# Jims Worms



## wingshooter1002 (May 3, 2007)

Just got my shipment of jims worms in today. looks like watermelon with black flake and baby bass with red flake. gonna give them a whirl tomorrow at lake hensley. since i am so sure these worms will catch fish, i will be posting some pics tomorrow.


----------



## dampeoples (May 3, 2007)

There you go!


----------



## Jim (May 3, 2007)

Cool man! Hope they catch you fish!

You might be the first EVER to catch on one of my worms....I have not gone fishing yet this year.


----------



## hckystud36 (May 4, 2007)

i think me and my buddy won the first to catch some on ur bait jimmy

i finallly got to get out and use them today, its was about sundown and we used the light grape jelly ones

my buddy chris was the first to hook a fish and reeled him in and right wen it got to shore, i caught mine

i will post the pics wen he sends them to me

we caught about 6 or 7 today, within an hour, no lunkers but they work real well

the only down side is that the baits are a bit soft and rip real easily, but all in all a great bait


----------



## Jim (May 4, 2007)

hckystud36 said:


> i think me and my buddy won the first to catch some on ur bait jimmy
> 
> i finallly got to get out and use them today, its was about sundown and we used the light grape jelly ones
> 
> ...




Awesome!
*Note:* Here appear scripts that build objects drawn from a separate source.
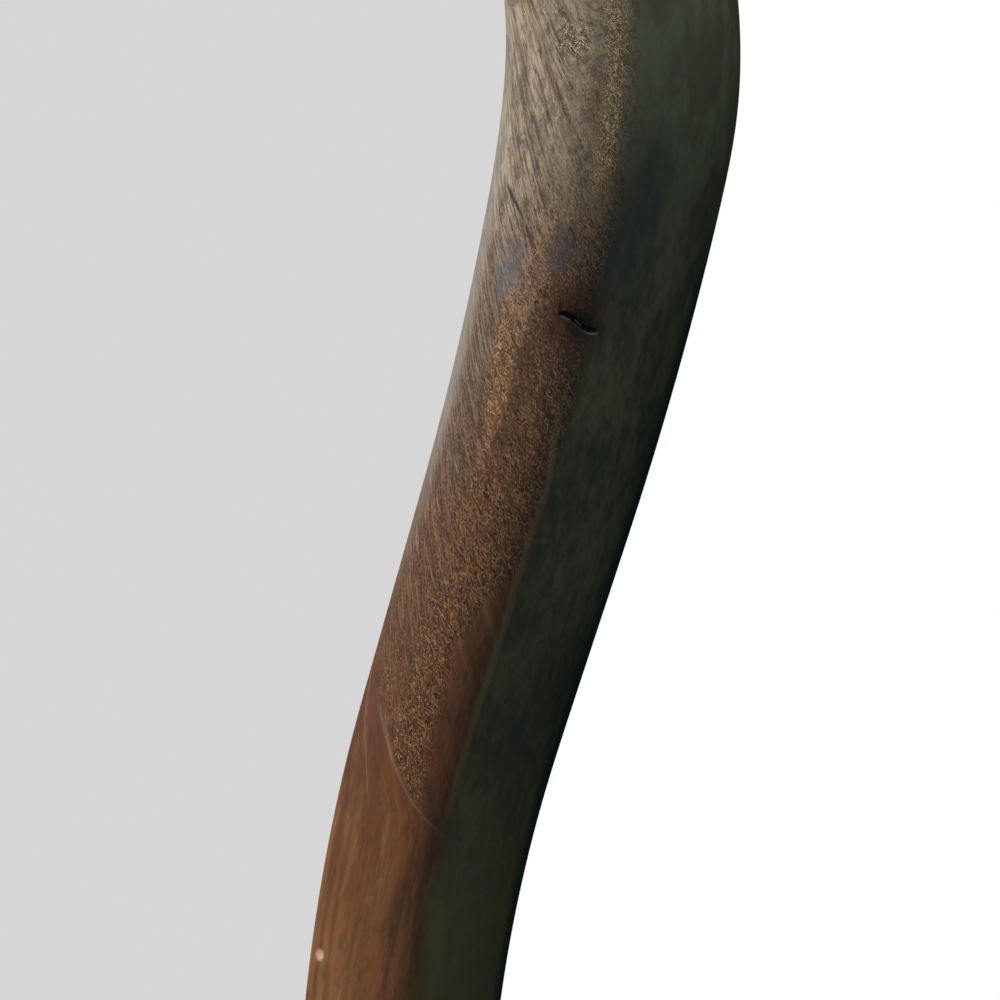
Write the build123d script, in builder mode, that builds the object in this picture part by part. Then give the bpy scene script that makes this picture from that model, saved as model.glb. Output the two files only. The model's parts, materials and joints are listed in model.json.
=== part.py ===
"""Free-standing wooden wing dummy: a round trunk with three arms and a bent leg,
hung on two slats in a braced stand.

Millimetres, +Z up. The origin is on the floor at the centre of the four floor anchor
holes. The dummy faces -Y and the slats run along X.
"""

import os
from math import cos, pi, radians, sin, tan

from build123d import *

# --- trunk -------------------------------------------------------------------------
TRUNK_DIAMETER = 228
TRUNK_LENGTH = 1500
TRUNK_BOTTOM = 130
TRUNK_BEVEL = 9
TRUNK_TOP = TRUNK_BOTTOM + TRUNK_LENGTH
TRUNK_RADIUS = TRUNK_DIAMETER / 2

# --- clearances --------------------------------------------------------------------
MORTISE_GAP = 0.5          # each side of a sliding tenon or slat
SHOULDER_GAP = 0.5         # coped shoulder to trunk
PIN_GAP = 0.3              # around a pin that can be drawn out
SNUG_GAP = 0.05            # around a dowel or screw that stays in

# --- arms --------------------------------------------------------------------------
ARM_HEIGHTS = {"arm_upper_right": 1390, "arm_upper_left": 1354, "arm_middle": 1120}
ARM_SPLAYS = {"arm_upper_right": 15, "arm_upper_left": -15, "arm_middle": 0}
ARM_REACH = 300            # shoulder to tip
ARM_ROOT_DIAMETER = 50
ARM_TIP_DIAMETER = 38
ARM_TENON = 32
ARM_TENON_REAR = 54        # tenon standing out behind the trunk
ARM_PLAY = 8               # how far an arm pulls out before its pin stops it

# --- leg ---------------------------------------------------------------------------
LEG_HEIGHT = 705           # leg axis at the trunk axis
LEG_SLOPE = 20             # thigh below the horizontal
LEG_TENON = 45
LEG_TENON_REAR = 58
LEG_PLAY = 8
THIGH_LENGTH = 308         # trunk axis to the start of the knee bend
THIGH_DIAMETER = 66
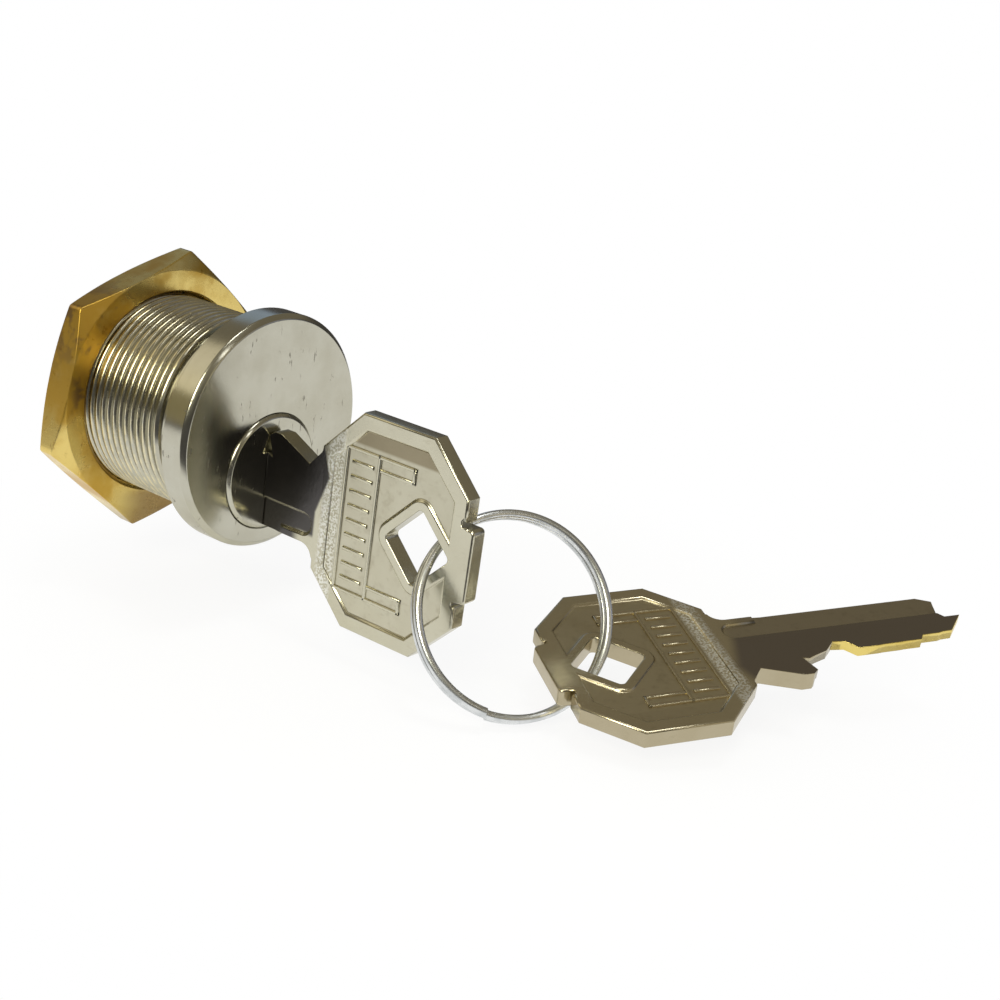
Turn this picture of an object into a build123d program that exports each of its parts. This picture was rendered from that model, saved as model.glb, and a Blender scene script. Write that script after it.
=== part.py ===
from build123d import *
import os
from math import cos, radians, sin, sqrt

# Cabinet lock: a threaded pin tumbler cylinder with hex nut, cam, two keys and a split ring.
# Millimetres. The origin is on the barrel axis at the back face of the flange, where the panel
# ends. -Y points out of the panel to the user, +Y into the cabinet, +Z to the pin chambers.

# Housing
FLANGE_R = 14.0
FLANGE_T = 3.5
FLANGE_CHAMFER = 0.55
BARREL_R = 12.0
BARREL_L = 21.0
BARREL_CHAMFER = 0.8
SHANK_L = 2.2
RELIEF_W = 0.5
RELIEF_R = 11.45

# Thread, drawn as rings at its own pitch
THREAD_PITCH = 1.0
CREST_COUNT = 17
FIRST_CREST_Y = 3.55
THREAD_ROOT_R = 11.39
CREST_W = 0.15
CREST_FOOT_W = 0.86

# Plug: the part that the key turns, on its own axis below the barrel axis
PLUG_DROP = 4.7
PLUG_R = 6.4
RUNNING_GAP = 0.03
COLLAR_R = 6.97
COLLAR_SEAT = 1.6
COLLAR_PROUD = 0.4
COLLAR_CHAMFER = 0.35
PLUG_END = 19.95
TAIL_R = 3.5
TAIL_FLATS = 5.0
TAIL_END = 22.8
TAPPED_R = 2.0
TAPPED_DEPTH = 3.4

# Pin chambers, drilled down through the barrel wall and the plug
PIN_COUNT = 5
PIN_PITCH = 2.8
FIRST_PIN_Y = 4.1
CHAMBER_R = 1.30
CHAMBER_FLOOR_GAP = 0.1
PIN_R = 1.25
PIN_POINT_R = 0.45
SHEAR_GAP = 0.03
DRIVER_L = 4.6
DRIVER_CHAMFER = 0.2
CHAMBER_PLUG_Z = 10.2

# Springs over the driver pins
SPRING_R = 0.92
SPRING_WIRE_R = 0.15
SPRING_TURNS = 4.5
SPRING_END_GAP = 0.03

# Turn limit: a lug on the stop washer runs in a sector milled in the rear of the barrel
TURN_RANGE = 90.0
STOP_LUG_R = 8.05
STOP_LUG_HALF_ANGLE = 14.0
STOP_SLACK_ANGLE = 0.4
STOP_SECTOR_R = 8.2
STOP_SECTOR_DEPTH = 1.1
STOP_WASHER_T = 1.15
STOP_WASHER_R = 5.9

# Cam and the screw that holds it
CAM_T = 1.8
CAM_HUB_R = 6.0
CAM_END_R = 4.0
CAM_REACH = 15.3
FLAT_GAP = 0.03
LOCK_WASHER_T = 0.8
LOCK_WASHER_R = 3.6
LOCK_WASHER_SLIT = 0.7
LOCK_WASHER_BORE_R = 2.1
SCREW_R = 1.97
SCREW_HEAD_R = 3.5
SCREW_HEAD_H = 2.2
SCREW_CROSS_W = 0.9
SCREW_CROSS_L = 4.2
SCREW_CROSS_DEPTH = 0.7
SCREW_HEAD_ROUND = 0.8
SCREW_TIP_GAP = 0.2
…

First to catch a fish on my baits! Im proud! LOL! Good to know they are a little soft. I will adjust the recipe and use a little less softener and We will see what happens!


----------



## hckystud36 (May 4, 2007)

here are the pics, the bait worked well my friend

i say keep that color


----------



## Jim (May 5, 2007)

They catch fish.....woo hoo! Good job Gentlemen! I've got plastic on the way so I'll make some more!


----------



## Jim (May 5, 2007)

I forgot to ask....Did you Texas Rig all the worms or did you try other styles like Wacky?


----------



## hckystud36 (May 5, 2007)

yes, we did texas rig them, but when they ripped, i would wacky rig them and they work just as good

great work


----------



## wingshooter1002 (May 7, 2007)

sorry to be the bubble buster guys. but my friend scott won the first fish on jimmys worms award on friday at lake kaweah. but those were some nice fish. yes the worms were really soft, but they cant be too hard either. if they are then they wont have the right action.


----------